# Anyone ever tried basswood?



## bobbydrake (Aug 10, 2009)

I have access to lots and lots of kiln dried basswood.  Anyone ever tried smoking with this?  I couldn't find it anywhere on the forums.


----------



## the dude abides (Aug 10, 2009)

I've never heard of it.  Sorry man.  Just bumping this for ya.  Maybe someone will be along who knows a little about it.


----------



## DanMcG (Aug 10, 2009)

I can't answer what it would taste like, But it's a fairly soft hardwood so I'd think it would burn fast. try it and let us know.


----------



## pignit (Aug 10, 2009)

I know it is used in carving because of its soft close grain.

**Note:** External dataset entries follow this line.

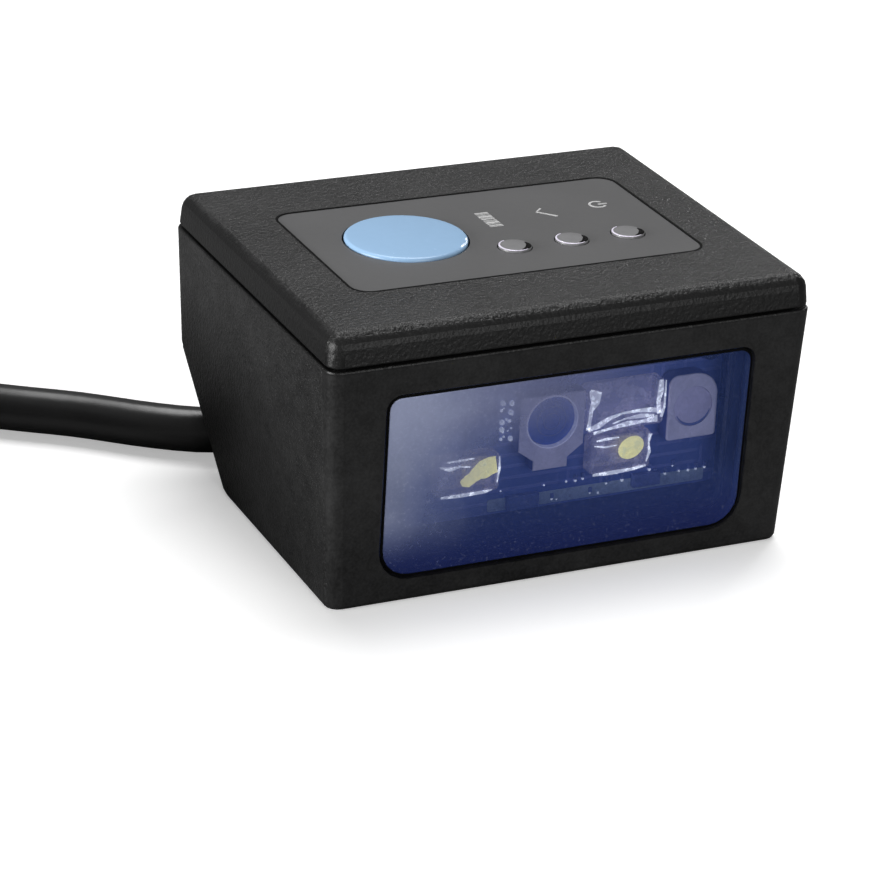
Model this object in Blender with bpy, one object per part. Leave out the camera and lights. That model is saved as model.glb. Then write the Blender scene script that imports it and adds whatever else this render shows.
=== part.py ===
"""Fixed barcode reader: a drafted two-part housing around a scan engine, with its keypad and its cord.

All lengths are in metres and +Z is up. X runs along the window, the window faces -Y, and the origin lies
in the middle of the underside.
"""

import math

import bmesh
import bpy
from mathutils import Matrix, Vector

# General clearances
FIT = 0.00025  # between pieces that are pushed or screwed together
RUNNING_FIT = 0.00020  # round a key that slides

# Housing: outside
WIDTH = 0.0500  # at the seam
DEPTH = 0.0410  # at the seam
SEAM_HEIGHT = 0.0248
TOTAL_HEIGHT = 0.0282
DRAFT = 0.0010  # how far the foot of a drafted wall lies inside its seam edge
SLOPE_HEIGHT = 0.0116  # the chamfer along the lower back
SLOPE_DEPTH = 0.0112
CORNER = 0.0014
BASE_EDGE = 0.0006
RIM_EDGE = 0.00018

# Housing: walls
WALL = 0.0020
FRONT_WALL = 0.0028
FLOOR = 0.0020
INNER_CORNER = 0.0007

# Lid
SEAM_GAP = 0.00025
LID_STEP = 0.00012  # the lid's edge lies this far inside the housing's
LID_DRAFT = 0.00026
LID_THICKNESS = 0.0020
TONGUE_WIDTH = 0.0008
TONGUE_DEPTH = 0.0014
SEAL_THICKNESS = 0.0005

# Label on the lid
LABEL_WIDTH = 0.0366
LABEL_LENGTH = 0.0216
LABEL_RADIUS = 0.0018
LABEL_THICKNESS = 0.00040
LABEL_RECESS = 0.00060
LABEL_BED = 0.00015  # glue below the label

# Trigger key
BUTTON_RADIUS = 0.00603
BUTTON_X = -0.00840
BUTTON_Y = 0.00080
BUTTON_RISE = 0.00065  # above the label
BUTTON_CROWN = 0.00018
BUTTON_WALL = 0.0011
BUTTON_FLANGE = 0.0007
BUTTON_FLANGE_THICKNESS = 0.00055
BUTTON_STEM_RADIUS = 0.0015
BUTTON_TRAVEL = 0.0004

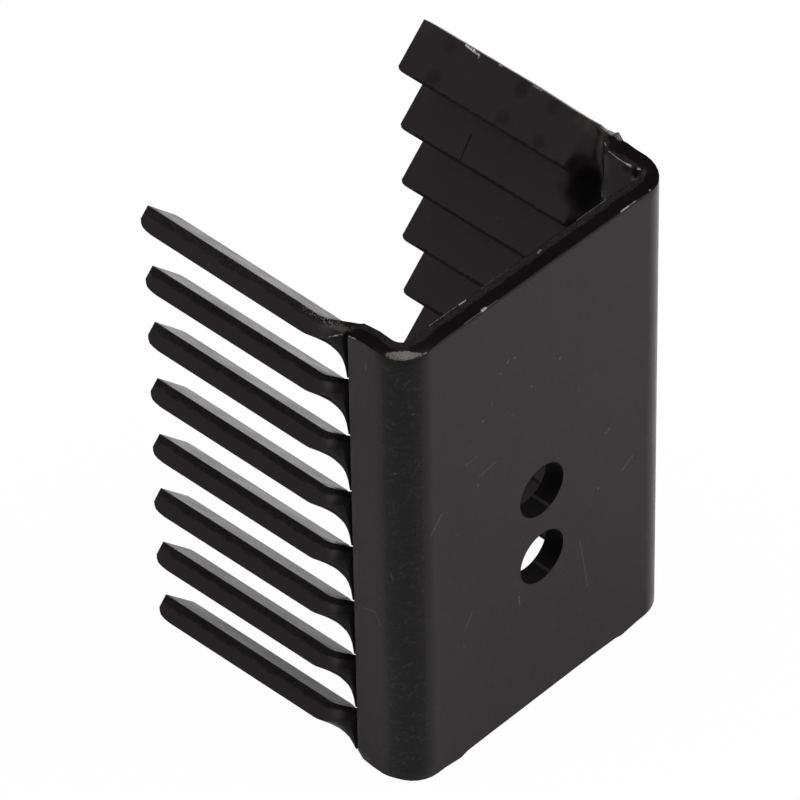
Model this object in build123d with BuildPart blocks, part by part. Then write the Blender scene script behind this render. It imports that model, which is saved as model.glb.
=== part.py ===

Not sure about the flavor but I would think that it would burn really quickly.


----------



## bobbydrake (Aug 11, 2009)

I guess when I get better at smoking and can differentiate the different flavors I will give it a try.  For now, I will just stick with the store bought mesquite and hickory.  When I do attempt it finally, I will let you all know how it goes.


----------



## hoser (Aug 11, 2009)

About all I can tell you about basswood Bobby, is that is has a low ingition temperature, and burns very rapidly for a hardwood. 
After doing a quick google, I found a company that actually has to issue an MSDS sheet because they sell something made of basswood. 
It might be ok, but seems to me you'd be tending the fire constantly.

http://www.kingsleymfg.com/KMFGStore...ock%20MSDS.pdf

Good luck!


----------